>> START
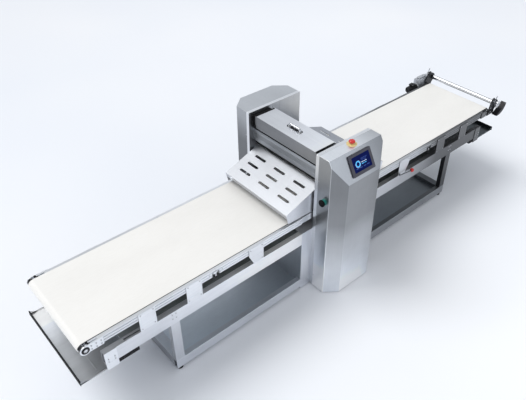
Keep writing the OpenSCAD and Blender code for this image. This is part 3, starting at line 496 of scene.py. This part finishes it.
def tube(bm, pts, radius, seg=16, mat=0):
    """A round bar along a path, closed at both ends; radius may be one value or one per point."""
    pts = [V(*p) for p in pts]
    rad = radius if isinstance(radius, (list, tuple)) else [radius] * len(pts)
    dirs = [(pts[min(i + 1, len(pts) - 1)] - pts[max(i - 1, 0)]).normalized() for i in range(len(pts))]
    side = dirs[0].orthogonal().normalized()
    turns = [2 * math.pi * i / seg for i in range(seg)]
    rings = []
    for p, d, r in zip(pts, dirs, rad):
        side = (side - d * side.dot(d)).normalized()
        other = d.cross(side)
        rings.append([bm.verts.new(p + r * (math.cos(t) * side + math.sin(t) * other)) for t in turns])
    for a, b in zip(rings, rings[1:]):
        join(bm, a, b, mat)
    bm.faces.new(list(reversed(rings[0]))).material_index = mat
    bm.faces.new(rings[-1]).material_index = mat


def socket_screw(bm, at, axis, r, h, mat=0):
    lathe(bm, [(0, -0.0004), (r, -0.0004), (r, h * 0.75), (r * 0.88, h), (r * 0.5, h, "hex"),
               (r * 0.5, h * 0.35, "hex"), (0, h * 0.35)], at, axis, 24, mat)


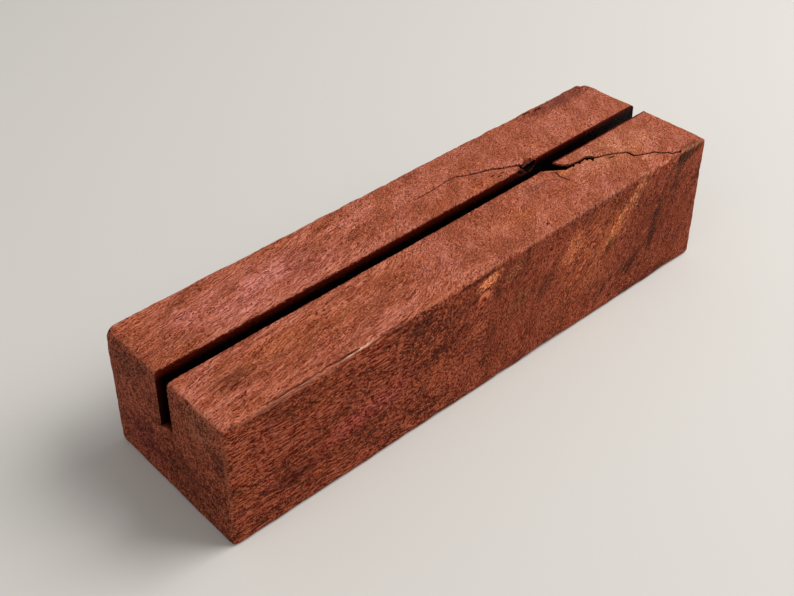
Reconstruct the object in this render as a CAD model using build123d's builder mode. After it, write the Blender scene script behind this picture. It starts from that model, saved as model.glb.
>> END
Go through the listing above and restate it word for word.

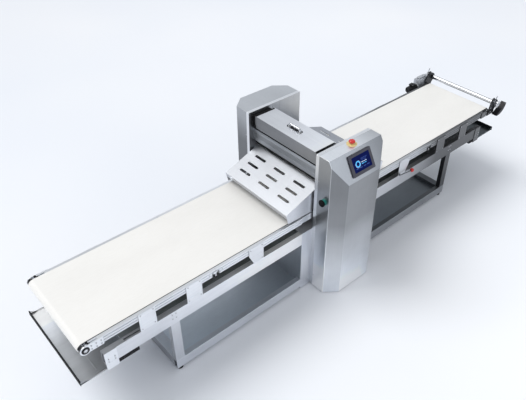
Keep writing the OpenSCAD and Blender code for this image. This is part 3, starting at line 496 of scene.py. This part finishes it.
def tube(bm, pts, radius, seg=16, mat=0):
    """A round bar along a path, closed at both ends; radius may be one value or one per point."""
    pts = [V(*p) for p in pts]
    rad = radius if isinstance(radius, (list, tuple)) else [radius] * len(pts)
    dirs = [(pts[min(i + 1, len(pts) - 1)] - pts[max(i - 1, 0)]).normalized() for i in range(len(pts))]
    side = dirs[0].orthogonal().normalized()
    turns = [2 * math.pi * i / seg for i in range(seg)]
    rings = []
    for p, d, r in zip(pts, dirs, rad):
        side = (side - d * side.dot(d)).normalized()
        other = d.cross(side)
        rings.append([bm.verts.new(p + r * (math.cos(t) * side + math.sin(t) * other)) for t in turns])
    for a, b in zip(rings, rings[1:]):
        join(bm, a, b, mat)
    bm.faces.new(list(reversed(rings[0]))).material_index = mat
    bm.faces.new(rings[-1]).material_index = mat


def socket_screw(bm, at, axis, r, h, mat=0):
    lathe(bm, [(0, -0.0004), (r, -0.0004), (r, h * 0.75), (r * 0.88, h), (r * 0.5, h, "hex"),
               (r * 0.5, h * 0.35, "hex"), (0, h * 0.35)], at, axis, 24, mat)


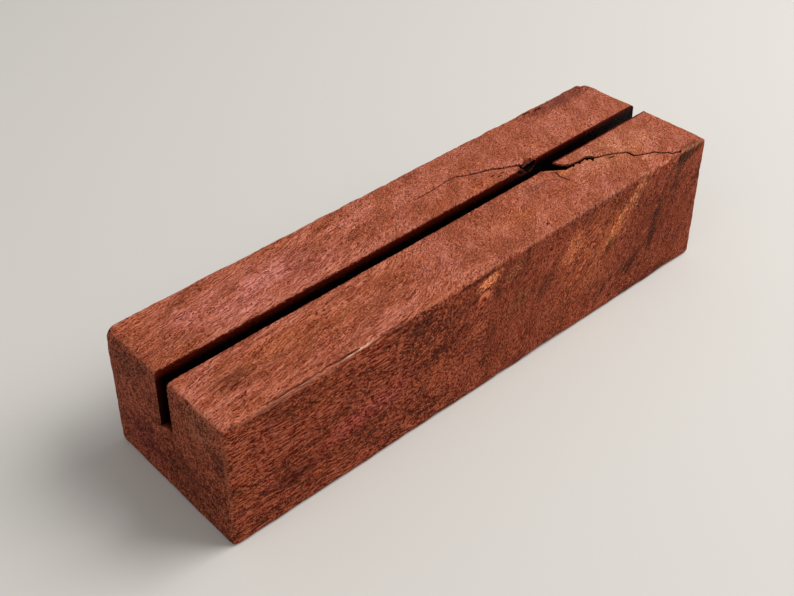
Reconstruct the object in this render as a CAD model using build123d's builder mode. After it, write the Blender scene script behind this picture. It starts from that model, saved as model.glb.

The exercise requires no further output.